**** TASK INPUTS

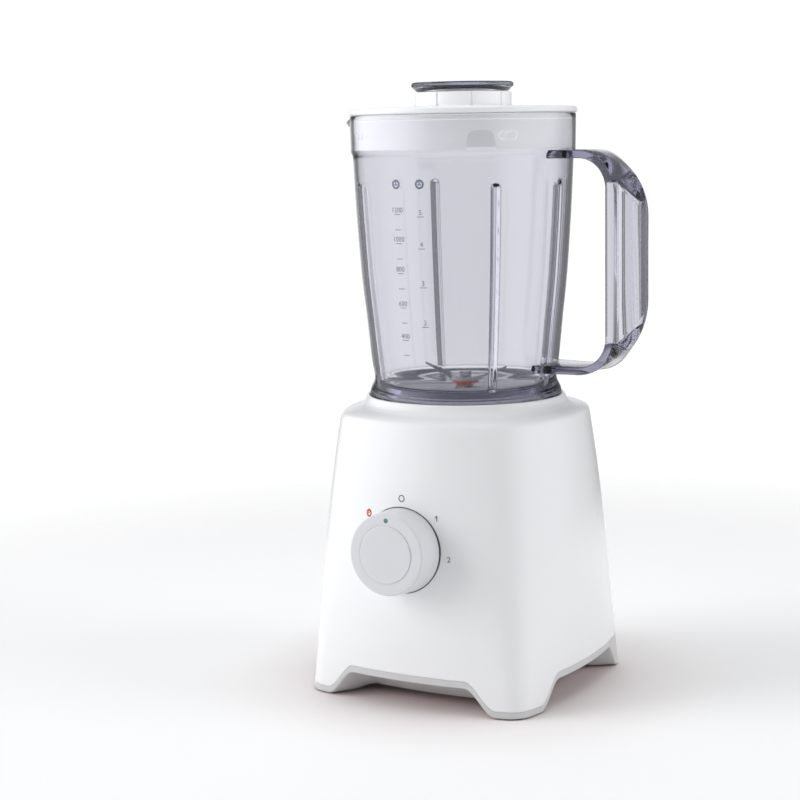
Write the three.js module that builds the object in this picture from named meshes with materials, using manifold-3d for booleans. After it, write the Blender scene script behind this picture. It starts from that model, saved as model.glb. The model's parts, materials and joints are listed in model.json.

********
**** TASK INPUTS

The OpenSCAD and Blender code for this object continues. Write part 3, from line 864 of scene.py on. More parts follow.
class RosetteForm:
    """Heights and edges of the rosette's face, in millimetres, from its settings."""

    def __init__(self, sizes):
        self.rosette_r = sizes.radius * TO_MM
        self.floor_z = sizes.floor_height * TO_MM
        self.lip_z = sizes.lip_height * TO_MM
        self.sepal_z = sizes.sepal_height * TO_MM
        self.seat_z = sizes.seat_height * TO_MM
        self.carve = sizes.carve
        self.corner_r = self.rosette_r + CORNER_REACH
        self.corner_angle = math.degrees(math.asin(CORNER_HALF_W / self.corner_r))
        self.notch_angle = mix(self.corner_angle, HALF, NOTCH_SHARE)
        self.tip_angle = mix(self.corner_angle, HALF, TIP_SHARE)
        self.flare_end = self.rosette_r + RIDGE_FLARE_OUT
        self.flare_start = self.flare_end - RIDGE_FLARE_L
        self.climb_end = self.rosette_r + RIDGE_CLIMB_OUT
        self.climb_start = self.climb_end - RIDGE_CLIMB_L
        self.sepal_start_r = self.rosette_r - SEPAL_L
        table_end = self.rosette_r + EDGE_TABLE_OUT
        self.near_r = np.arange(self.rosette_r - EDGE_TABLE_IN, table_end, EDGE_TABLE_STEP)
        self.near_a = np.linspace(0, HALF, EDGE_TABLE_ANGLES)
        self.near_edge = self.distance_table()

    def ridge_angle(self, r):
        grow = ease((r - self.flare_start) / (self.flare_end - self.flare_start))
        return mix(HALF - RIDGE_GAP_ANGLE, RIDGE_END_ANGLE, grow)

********
**** TASK INPUTS

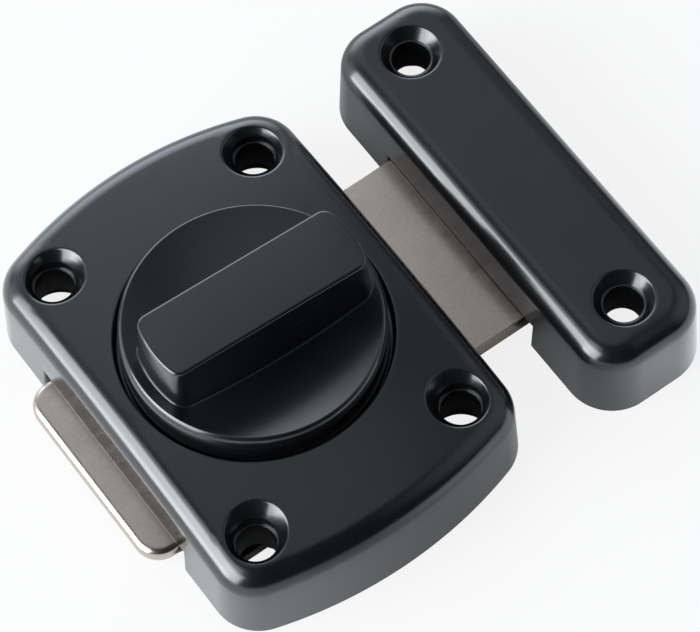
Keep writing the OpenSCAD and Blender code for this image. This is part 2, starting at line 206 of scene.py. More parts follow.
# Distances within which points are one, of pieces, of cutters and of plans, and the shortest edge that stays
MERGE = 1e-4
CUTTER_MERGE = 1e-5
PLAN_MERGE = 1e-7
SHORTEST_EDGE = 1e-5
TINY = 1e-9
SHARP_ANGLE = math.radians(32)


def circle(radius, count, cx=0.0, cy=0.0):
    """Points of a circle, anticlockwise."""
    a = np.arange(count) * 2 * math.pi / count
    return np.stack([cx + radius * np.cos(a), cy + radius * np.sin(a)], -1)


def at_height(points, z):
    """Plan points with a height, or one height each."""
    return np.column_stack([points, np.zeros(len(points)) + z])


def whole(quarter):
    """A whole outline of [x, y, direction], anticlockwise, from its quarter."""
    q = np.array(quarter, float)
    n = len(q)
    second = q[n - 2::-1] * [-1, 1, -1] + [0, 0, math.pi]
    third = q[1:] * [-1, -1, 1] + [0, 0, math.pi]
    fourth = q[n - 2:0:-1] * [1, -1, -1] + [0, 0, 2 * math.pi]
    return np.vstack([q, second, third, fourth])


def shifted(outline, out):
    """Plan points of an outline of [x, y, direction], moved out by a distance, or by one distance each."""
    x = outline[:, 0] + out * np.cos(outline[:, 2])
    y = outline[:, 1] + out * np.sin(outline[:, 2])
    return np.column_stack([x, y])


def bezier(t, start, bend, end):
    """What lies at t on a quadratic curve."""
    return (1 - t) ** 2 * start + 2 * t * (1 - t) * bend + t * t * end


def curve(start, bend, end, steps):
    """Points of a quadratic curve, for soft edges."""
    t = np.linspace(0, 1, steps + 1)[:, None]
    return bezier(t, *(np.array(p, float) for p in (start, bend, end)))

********

Using the listing, collect all lines in which the string "scene" is found.

Write the three.js module that builds the object in this picture from named meshes with materials, using manifold-3d for booleans. After it, write the Blender scene script behind this picture. It starts from that model, saved as model.glb. The model's parts, materials and joints are listed in model.json.
The OpenSCAD and Blender code for this object continues. Write part 3, from line 864 of scene.py on. More parts follow.
Keep writing the OpenSCAD and Blender code for this image. This is part 2, starting at line 206 of scene.py. More parts follow.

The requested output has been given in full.